# Personalized recommendations to authors

### Notebook for training the community recommendation engines.

In [None]:
import numpy as np

import pickle
from scipy.sparse import save_npz

from prettytable import PrettyTable

from recpack.matrix import InteractionMatrix
from recpack.preprocessing.preprocessors import DataFramePreprocessor
from recpack.preprocessing.filters import Deduplicate, MinItemsPerUser, NMostPopular
from recpack.pipelines import PipelineBuilder, HyperoptInfo
from recpack.pipelines.registries import ALGORITHM_REGISTRY
from recpack.scenarios import WeakGeneralization

from hyperopt import hp

from src.recommenders.ease import myEASE
from src.helpers.db_interactions import *

In [None]:
from dotenv import load_dotenv
import os

load_dotenv()  # Load the .env file

# Fetch environment variables based on .env file structure
db_host = os.getenv('HOST')
db_user = os.getenv('DB_USER')
db_pass = os.getenv('PASSWORD')
db_port = os.getenv('PORT')

In [None]:
# Define list of available communities
communities = [
    "zbMATH",
    "Transport Research", 
    "Digital Humanities and Cultural Heritage", 
    "Energy Research"
    ]

#### Collect data from DB to train recommenders

In [None]:
for community in communities:
    db_name = "zbmath" if community == "zbMATH" else "fc4eosc"
    df = get_interactions_by_community(db_name, db_host, db_user, db_pass, db_port, community)
    df_pp = DataFramePreprocessor("result_id", "author_id")  # define preprocessor

    pop_limit = min(df["result_id"].nunique(), int(5e3)) # conditionally set the limit for NMostPopular filter
    
    # Define filters
    deduplicate = Deduplicate("result_id", "author_id")
    n_most_popular_filter = NMostPopular(pop_limit, "result_id")
    min_items_per_user_filter = MinItemsPerUser(10, "result_id", "author_id")

    # Apply filters
    df_pp.add_filter(deduplicate)
    df_pp.add_filter(n_most_popular_filter)
    df_pp.add_filter(min_items_per_user_filter) 
    
    # Create interaction matrix object
    im = df_pp.process(df)
    
    # Create the directory structure if it doesn't exist
    directory = f"communities/{community.replace(' ', '-').lower()}"
    if not os.path.exists(directory):
        os.makedirs(directory)

    # Save the InteractionMatrix object
    im.save(f"{directory}/im")

    # Save the InteractionMatrix in CSR format
    save_npz(f"{directory}/im_csr.npz", im.values)

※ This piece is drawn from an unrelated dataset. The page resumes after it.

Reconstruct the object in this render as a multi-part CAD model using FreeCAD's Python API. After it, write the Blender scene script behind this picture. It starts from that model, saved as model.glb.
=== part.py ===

    users_tuples = [(row["uid"], row["author_id"], community) for _, row in df_pp.user_id_mapping.iterrows()]
    items_tuples = [
        (int(row["iid"]) if isinstance(row["iid"], np.int64) else row["iid"], 
         int(row["result_id"]) if isinstance(row["result_id"], np.int64) else row["result_id"], 
         community) 
        for _, row in df_pp.item_id_mapping.iterrows()
    ]
    write_users_mappings(db_name, db_host, db_user, db_pass, db_port, users_tuples)
    write_items_mappings(db_name, db_host, db_user, db_pass, db_port, items_tuples)

#### Compute interaction statistics for a particular community

In [None]:
im = InteractionMatrix.load("communities/energy-research/im")

# compute sparsity after filtering
sparsity = 1 - im.density

# table stats
statTable1 = PrettyTable(["data set","|U|","|I|","int(I)","sparsity"])
statTable1.add_row(["Community", str(im.num_active_users), str(im.num_active_items), str(im.num_interactions), str(round(sparsity*100,2))])
print(statTable1)

# compute user popularity (row-wise sum)
user_popularity = np.array(im.binary_values.sum(axis=1)).squeeze()
print("User Popularity - Min:", user_popularity.min(), ", Max:", user_popularity.max())

# compute item popularity (column-wise sum)
item_popularity = np.array(im.binary_values.sum(axis=0)).squeeze()
print("Item Popularity - Min:", item_popularity.min(), ", Max:", item_popularity.max())

#### Train recommenders

In [None]:
ALGORITHM_REGISTRY.register(myEASE.__name__, myEASE) # registration if not already registered

# Define time threshold and number of evaluations
SECONDS = 12*3600; EVALUATIONS = 50

# Define recommendation list sizes for metrics
K = [10, 20, 50]

for community in communities:
    im = InteractionMatrix.load(f"communities/{community.replace(' ', '-').lower()}/im")

    # Define evaluation scenario
    scenario = WeakGeneralization(validation=True, seed=1452)
    scenario.split(im)

    # Set optimisation details
    optimisation_info_ease = HyperoptInfo(
        {"l2": hp.loguniform("l2", np.log(1e0), np.log(1e4))},
        timeout = SECONDS,
        max_evals = EVALUATIONS,
    )

    # Start pipeline for fine-tuning
    pb = PipelineBuilder(folder_name=f"{community.replace(' ', '-').lower()}-results")
    pb.set_data_from_scenario(scenario)
    pb.add_algorithm("myEASE", optimisation_info=optimisation_info_ease, params={"method": "item"})
    pb.set_optimisation_metric("NDCGK", 10)
    pb.add_metric("NDCGK", K)
    pb.add_metric("RecallK", K)
    pb.add_metric("CoverageK", K)

    pipe = pb.build()
    pipe.run()

    # Save optimal parameters
    results = pipe.optimisation_results
    myEASE_rows = results[results["algorithm"] == "myEASE"]
    opt_myEASE_row = myEASE_rows.loc[myEASE_rows["NDCGK_" + str(10)].idxmax()]
    ease_params = {"l2": opt_myEASE_row["params"]["l2"]}

    # Define and train model with optimal parameters
    model = myEASE(ease_params["l2"], method="item")
    model.fit(scenario.full_training_data)

    # Save model
    pickle.dump(model, open(f"communities/{community.replace(' ', '-').lower()}/ease.pkl", "wb"))

    # Save and print results in test set
    pipe.save_metrics()
    print(f"Results for {community}:")
    pipe.get_metrics(short=True)